Ce risque augmente jusqu’à 15 % chez les patients ayant des nævus atypiques et des antécédents familiaux de mélanome.
Traitement
Les patients ayant des nævus atypiques doivent subir des examens systématiques de la peau, en commençant vers la puberté.
Envisager d’adresser à un dermatologue pour une surveillance régulière des nævus.
La fréquence des examens de suivi dépend des antécédents familiaux ou personnels de mélanome et du nombre de nævus atypiques.
Les examens de suivi sont généralement effectués tous les 3 à 12 mois.
L’examen ne doit pas être limité aux régions exposées au soleil et doit inclure l’inspection soigneuse du cuir chevelu, des organes génitaux et des membres.
Un examen ophtalmologique de base doit être obtenu puisque les patients peuvent également courir un risque accru de développer des mélanomes intraoculaires.
Un suivi ophtalmologique est approprié lorsque cela est justifié.
Les membres d’une même famille doivent également être examinés.
Des photographies peuvent être extrêmement utiles à l’identification des modifications des nævus.
Des photographies de base de la peau sont prises au cours de l’examen initial, avec des gros plans des grains de beauté les plus atypiques sur le plan clinique.
Toute lésion dont la modification a été documentée devrait être enlevée dans sa totalité et être envoyée pour examen histopathologique.

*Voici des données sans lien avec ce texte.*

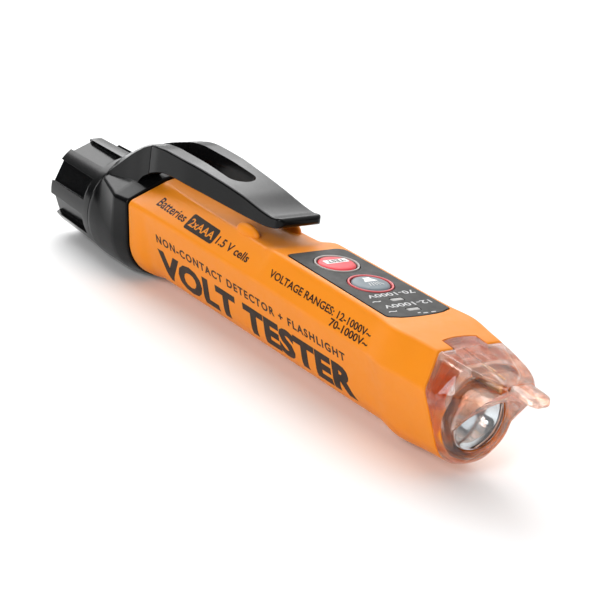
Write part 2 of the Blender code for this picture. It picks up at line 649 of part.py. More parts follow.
def build_battery_bay(materials):
    for name, x in (("battery_front", FRONT_CELL_X), ("battery_rear", REAR_CELL_X)):
        end = x + CELL_LENGTH
        profile = [(0.0, end + CELL_NUB_LENGTH), (1.9, end + CELL_NUB_LENGTH), (1.9, end), (4.9, end),
                   (CELL_RADIUS, end - 0.4), (CELL_RADIUS, x + 0.4), (4.9, x), (0.0, x)]
        finish(turned(name, profile, TUBE_Z, PARTS, 28), materials["cell"])
    sleeve = rod("battery_sleeve", (SLEEVE_REAR_X, 0, TUBE_Z), (SLEEVE_FRONT_X, 0, TUBE_Z), SLEEVE_RADIUS,
                 PARTS, 32)
    sleeve_bore = rod("sleeve_bore_cutter", (-60, 0, TUBE_Z), (15, 0, TUBE_Z), SLEEVE_RADIUS - SLEEVE_WALL,
                      CUTTERS, 32)
    cut(sleeve, sleeve_bore)
    finish(sleeve, materials["dark"])
    board_under = BOARD_TOP_Z - BOARD_THICKNESS
    front = rod("front_contact", (11.8, 0, TUBE_Z), (12.3, 0, TUBE_Z), 4.0, PARTS, 20)
    tab = box("front_contact_tab_stock", (11.8, -1.5, TUBE_Z), (12.3, 1.5, board_under - GAP), CUTTERS)
    fuse(front, tab)
    finish(front, materials["steel"])
    strip = box("negative_strip", (-48.5, -1.5, 4.5), (13.9, 1.5, 4.9), PARTS)
    fuse(strip, box("strip_riser_stock", (13.5, -1.5, 4.5), (13.9, 1.5, board_under - GAP), CUTTERS))
    finish(strip, materials["steel"])


def build_all():
    orange = make_material("orange_shell", (0.95, 0.33, 0.04), 0.45)
    black = make_material("black_plastic", (0.012, 0.012, 0.013), 0.35)
    clear = make_material("clear_nose", (0.95, 0.93, 0.92), 0.05, alpha=0.35)
    steel = make_material("contact_steel", (0.62, 0.62, 0.60), 0.3, 1.0)
    brass = make_material("brass_sheet", (0.75, 0.55, 0.25), 0.35, 1.0)
    board = make_material("board_green", (0.02, 0.16, 0.07), 0.4)
    led = make_material("led_body", (0.9, 0.85, 0.75), 0.25)
    red = make_material("red_rubber", (0.80, 0.04, 0.05), 0.5)
    grey = make_material("grey_rubber", (0.25, 0.28, 0.31), 0.5)
    rubber = make_material("seal_rubber", (0.02, 0.02, 0.02), 0.7)
    build_housing(orange)
    build_panel({
        "panel": make_material("panel_charcoal", (0.035, 0.035, 0.033), 0.55),
        "window": make_material("window_grey", (0.45, 0.45, 0.44), 0.3),
        "power_ring": make_material("ring_grey", (0.35, 0.33, 0.32), 0.5),
        "flashlight_ring": make_material("ring_red", (0.62, 0.08, 0.08), 0.5),
        "led": led})
    build_buttons({"power": red, "flashlight": grey,
                   "switch": make_material("switch_black", (0.03, 0.03, 0.03), 0.5)})
    build_board({"board": board, "chip": make_material("chip_black", (0.02, 0.02, 0.02), 0.4),
                 "brass": brass, "led": led})
    build_torch({"board": board, "led": led, "rubber": rubber,
                 "clear": make_material("lens_clear", (0.9, 0.92, 0.93), 0.03, alpha=0.35),
                 "mirror": make_material("reflector_silver", (0.85, 0.85, 0.86), 0.08, 1.0)})
    build_nose(clear)
    build_collar_and_clip(black)
    build_cap({"black": make_material("cap_plastic", (0.014, 0.014, 0.015), 0.4),
               "rubber": rubber, "steel": steel})
    build_battery_bay({"cell": make_material("cell_wrap", (0.05, 0.10, 0.30), 0.35),
                       "dark": make_material("sleeve_plastic", (0.05, 0.05, 0.05), 0.5), "steel": steel})


build_all()
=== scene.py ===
"""Looks of the pen-style voltage tester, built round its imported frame.

Dimensions are in millimetres and are scaled to metres when a mesh is made."""
import math

import bmesh
import bpy
from mathutils import Matrix, Vector


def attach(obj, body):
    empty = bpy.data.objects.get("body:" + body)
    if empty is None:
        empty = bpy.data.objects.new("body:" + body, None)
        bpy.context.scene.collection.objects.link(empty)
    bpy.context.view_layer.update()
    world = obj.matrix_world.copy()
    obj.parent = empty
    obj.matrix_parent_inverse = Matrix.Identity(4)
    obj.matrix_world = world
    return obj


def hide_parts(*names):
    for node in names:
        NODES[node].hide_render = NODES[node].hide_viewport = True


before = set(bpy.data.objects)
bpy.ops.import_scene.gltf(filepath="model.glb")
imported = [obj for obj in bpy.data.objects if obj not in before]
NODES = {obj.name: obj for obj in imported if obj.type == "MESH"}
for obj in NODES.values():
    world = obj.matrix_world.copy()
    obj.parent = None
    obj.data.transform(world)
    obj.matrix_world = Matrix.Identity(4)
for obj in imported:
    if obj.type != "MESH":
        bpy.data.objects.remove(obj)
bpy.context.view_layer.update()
MM = 0.001

TUBE_Z = 12.15
LENS_Z = 13.15
PANEL_Z = 27.65
SEAM_Z = 20.0
SEAM_X = 65.0
SEAM_GAP = 0.3
BUTTONS = {"power": 15.95, "flashlight": 28.35}
WINDOWS = {"high_range": 37.65, "low_range": 43.35}
CLIP_SEAM_X = -49.85
CAP_POCKETS = 8
TONGUE_HALF = 2.75
SHARP_ANGLE = 35.0
FLOOR_Z = -0.00005
STUDIO_AIM = (0.0, 0.0, 0.02)
CAMERA_DISTANCE = 500.0


# ---------------------------------------------------------------- sections
def station(x, crest, flat, shoulder, wide, belly):
    """Cross-section: the crest's height, the top's half-width and its edge's height, the widest
    point, and the belly's radius and centre height."""
    return (x, crest, flat, shoulder, wide[0], wide[1], belly[0], belly[1])


HOUSING = [
    station(-50.0, 25.35, 2.0, 24.9, (12.3, 20.6), (11.0, 12.05)),
    station(-47.0, 25.5, 3.0, 25.1, (12.1, 20.5), (10.6, 11.9)),
    station(-43.5, 25.7, 4.2, 25.4, (11.9, 20.3), (8.8, 10.75)),
    station(-20.0, 26.3, 6.4, 26.1, (11.8, 20.2), (8.6, 10.5)),
    station(-1.0, 26.5, 7.2, 26.35, (11.8, 20.2), (8.6, 10.5)),
    station(5.0, 27.55, 8.7, 27.45, (11.9, 20.2), (8.6, 10.5)),
    station(30.0, 27.6, 9.1, 27.5, (12.0, 20.0), (8.6, 10.5)),
    station(43.5, 27.6, 9.5, 27.5, (12.1, 19.9), (8.6, 10.6)),
    station(50.5, 27.6, 10.3, 27.5, (13.0, 19.6), (8.5, 9.35)),
    station(58.5, 27.25, 8.9, 27.2, (12.9, 19.9), (8.2, 9.8)),
    station(66.0, 26.75, 7.8, 26.6, (12.6, 20.1), (8.0, 10.1)),
]
NOSE = [
    station(57.5, 27.3, 9.1, 27.2, (12.9, 19.9), (8.2, 9.75)),
    station(65.0, 26.8, 7.9, 26.7, (12.7, 20.1), (8.0, 9.95)),
    station(67.0, 26.65, 7.6, 26.5, (12.2, 20.0), (7.9, 10.65)),
    station(68.5, 26.5, 7.4, 26.35, (11.5, 19.9), (7.85, 11.5)),
    station(69.7, 26.4, 7.2, 26.2, (10.4, 19.8), (7.8, 13.05)),
    station(71.5, 26.25, 7.0, 26.0, (9.2, 20.0), (7.3, 13.4)),
    station(74.0, 26.0, 6.3, 25.75, (8.2, 20.3), (6.6, 14.6)),
    station(77.0, 25.7, 5.0, 25.4, (6.5, 20.9), (5.0, 17.2)),
    station(79.5, 25.4, 3.2, 25.2, (4.4, 21.6), (3.2, 19.8)),
]
COLLAR = [
    station(-67.05, 24.6, 2.0, 24.45, (8.4, 21.4), (12.5, 12.15)),
    station(-65.5, 24.9, 2.4, 24.75, (9.6, 21.0), (12.6, 12.15)),
    station(-55.5, 26.6, 2.6, 26.2, (13.0, 20.4), (12.5, 12.15)),
    station(-50.3, 25.8, 2.2, 25.4, (12.6, 20.7), (11.4, 12.1)),
]
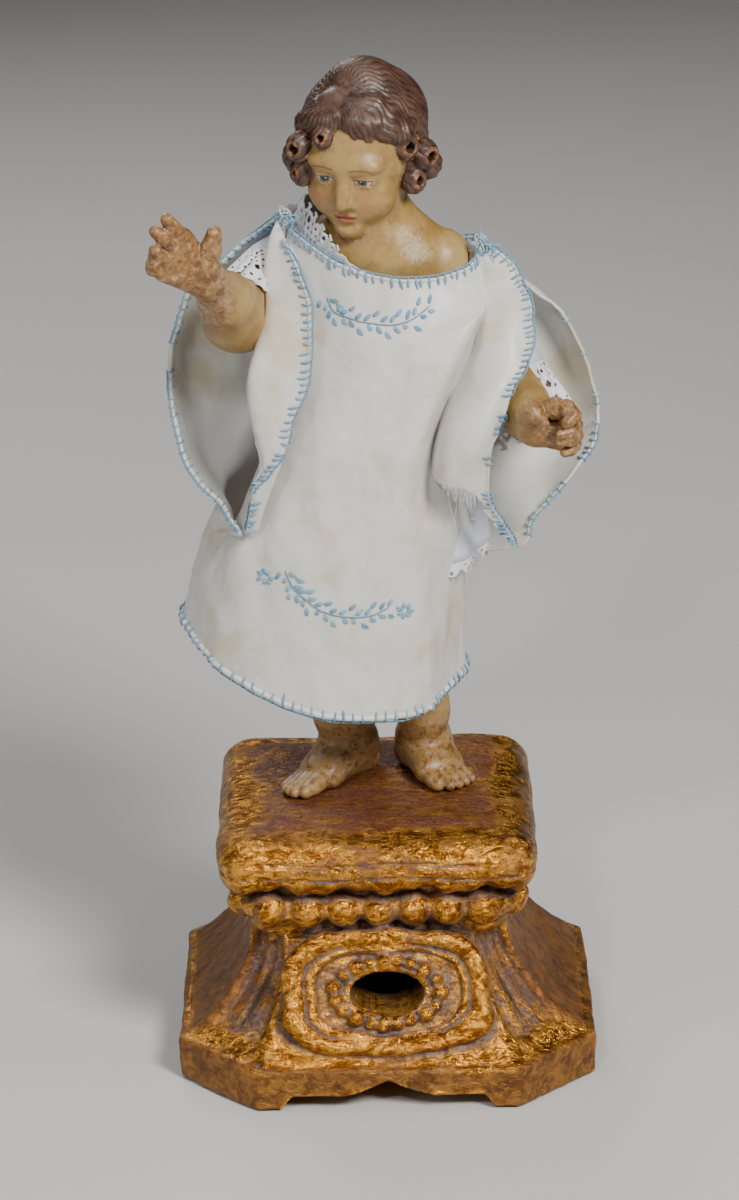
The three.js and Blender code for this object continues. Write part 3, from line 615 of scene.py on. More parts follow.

Les nævus dont le patient a noté une modification doivent également être enlevés.
On ne mettra jamais assez l’accent sur l’éducation et la prise de conscience des patients.
Les patients doivent commencer par se familiariser avec leur propre peau et par exécuter des auto-examens mensuels ou trimestriels.
La lumière du soleil a été impliquée dans la pathogénie du mélanome et l’induction des nævus mélanocytaires chez les patients ayant des nævus atypiques.
Il est recommandé d’éviter le soleil et de porter des vêtements protégeant contre le soleil, afin de réduire au minimum l’exposition aux ultraviolets.
On conseille également aux patients d’utiliser quotidiennement des écrans solaires, même les jours où le temps est obscurci ou nuageux.
L’application renouvelée des écrans solaires toutes les 2 à 3 heures doit être fortement encouragée, en particulier après avoir nagé ou fait de l’exercice.